6) Increasingly, having a father at home is a sign of affluence. But it is also a cause of affluence, especially for boys. Boys who grow up with a father at home earn much more as adults. Boys who grow up alone with their mothers tend to earn less. They also have more disciplinary problems in school. They read less, and less well. They’re less likely to graduate from high school or go to college. They are more likely to be unemployed and to live in poverty. They get married less often, and when they do, they divorce more. They’re more likely to be obese and have asthma. They’re far more likely to abuse alcohol and drugs, exhibit antisocial behavior, and commit acts of violence. As adults, they’re twice as likely to go to prison.

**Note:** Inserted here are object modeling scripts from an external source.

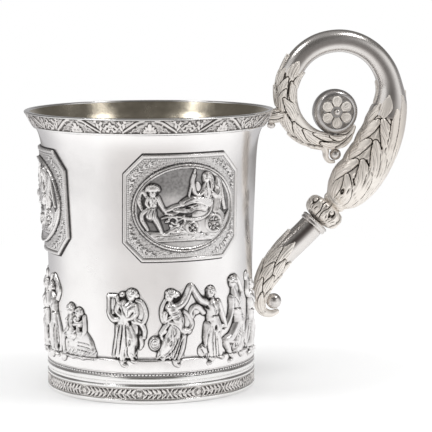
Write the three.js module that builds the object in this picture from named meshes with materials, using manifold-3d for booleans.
// A half-litre silver mug with applied bands, figures, medallions and a cast scroll handle.
// Millimetres, +Z up. The mug's axis is Z, its base stands on z = 0, and the handle points along +X.
import * as THREE from "three";
import { mergeVertices } from "three/addons/utils/BufferGeometryUtils.js";
import Module from "manifold-3d";

const wasm = await Module();
wasm.setup();

// Driving dimensions of the drum.
const bodyHeight = 105; // base to lip
const waistRadius = 38.8; // outside of the wall, up to where it starts to widen
const wallThickness = 1.2;
const taperStart = 48; // height
const taperSlope = 0.041;
const flareGain = 2.6; // how far the wall flares out just under the lip band
const flareLength = 3.8;
const lipSlope = 0.55; // outward run of the lip's cone for each millimetre of rise
const baseThickness = 1.6;
const baseChamfer = 0.3;

// Heights and thicknesses of the applied rings, from the base up.
const footWireHeight = 1.4;
const footBandHeight = 4.3;
const footBeadHeight = 0.8;
const mouldingHeight = 3.2;
const dotWireHeight = 1.7;
const groundHeight = 4.5;
const ringThickness = 0.7;
const lipBandHeight = 5.1;
const lipBandThickness = 0.95;
const lipWireHeight = 0.5;
const lipBandWireHeight = 0.75;

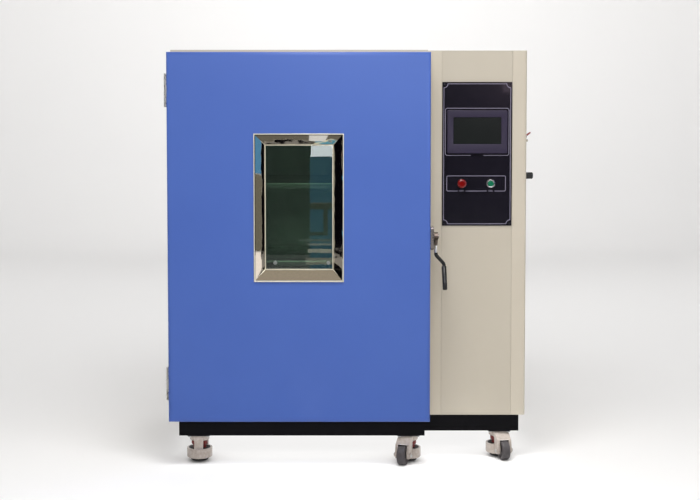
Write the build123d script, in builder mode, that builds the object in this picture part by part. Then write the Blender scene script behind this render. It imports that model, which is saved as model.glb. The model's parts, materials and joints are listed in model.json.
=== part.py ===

5) The average American man dies five years before the average American woman. One of the reasons for this is addiction. Men are more than twice as likely as women to become alcoholics. They’re also twice as likely to die of a drug overdose. In New Hampshire, one of the states hit hardest by the opioid crisis, 73 percent of overdose deaths were men. But the saddest reason for shortened life spans is suicide. Seventy-seven percent of all suicides are committed by men. The overall rate is increasing at a dramatic pace. Between 1999 and 2014, there was a 43 percent rise in suicide deaths among middle-aged American men. You often hear of America’s incarceration crisis. That’s almost exclusively a male problem, too. More than 90 percent of inmates are men.
4) One of the most influential books in recent years is Sheryl Sandberg’s Lean In, a guide to empowerment for women in the workplace. Published in 2013, Lean In sold more than two million copies and spawned a nonprofit foundation that organizes support groups for professional women around the world. Sandberg lays out her thesis in the book’s introduction: “A truly equal world would be one where women ran half our countries and companies and men ran half our homes,” she writes. “I believe that this would be a better world.” Sandberg’s words are invariably characterized as a vision of equality, but that’s not quite what they are. What Sandberg is describing is sameness, a world where men and women are interchangeable parts, like widgets in a bin awaiting assembly.
3) In 2018, more girls than boys will graduate from high school, and with higher grades. That’s not surprising, given that women’s IQ scores are rising faster than men’s are. Since about 1980, women have been more likely than men to go to college, as well as to stay there and graduate, and that trend has dramatically accelerated. The average four-year campus is now 55 percent female. Women still live longer than men, as they always have, but now they have better credit ratings, too. Single women buy homes at more than twice the rate of single men. For the first time since cars replaced horses, more women than men have driver’s licenses. When they run for political office, women are as likely as men to win elections. Women now constitute the majority of professional workers in the United States. Most managers are female. The wage gap between men and women has shrunk to almost nothing. In some jobs, women already make more than men.
2) Did feminism make women happy? We don’t have to speculate. Since 1972, researchers at the University of Chicago have collected data for a project called the General Social Survey. The purpose is to measure the changing attitudes of Americans. They’ve discovered a lot of interesting things, but maybe the most striking is this: women have become dramatically less happy over the past forty years. In the early years of the study, women reported greater happiness than men. They’ve become progressively less content ever since. Men are now considerably more satisfied with their lives than women are. That’s true across demographic groups, regardless of income. It’s not about money.
1) When motherhood is less valuable to society, so are women.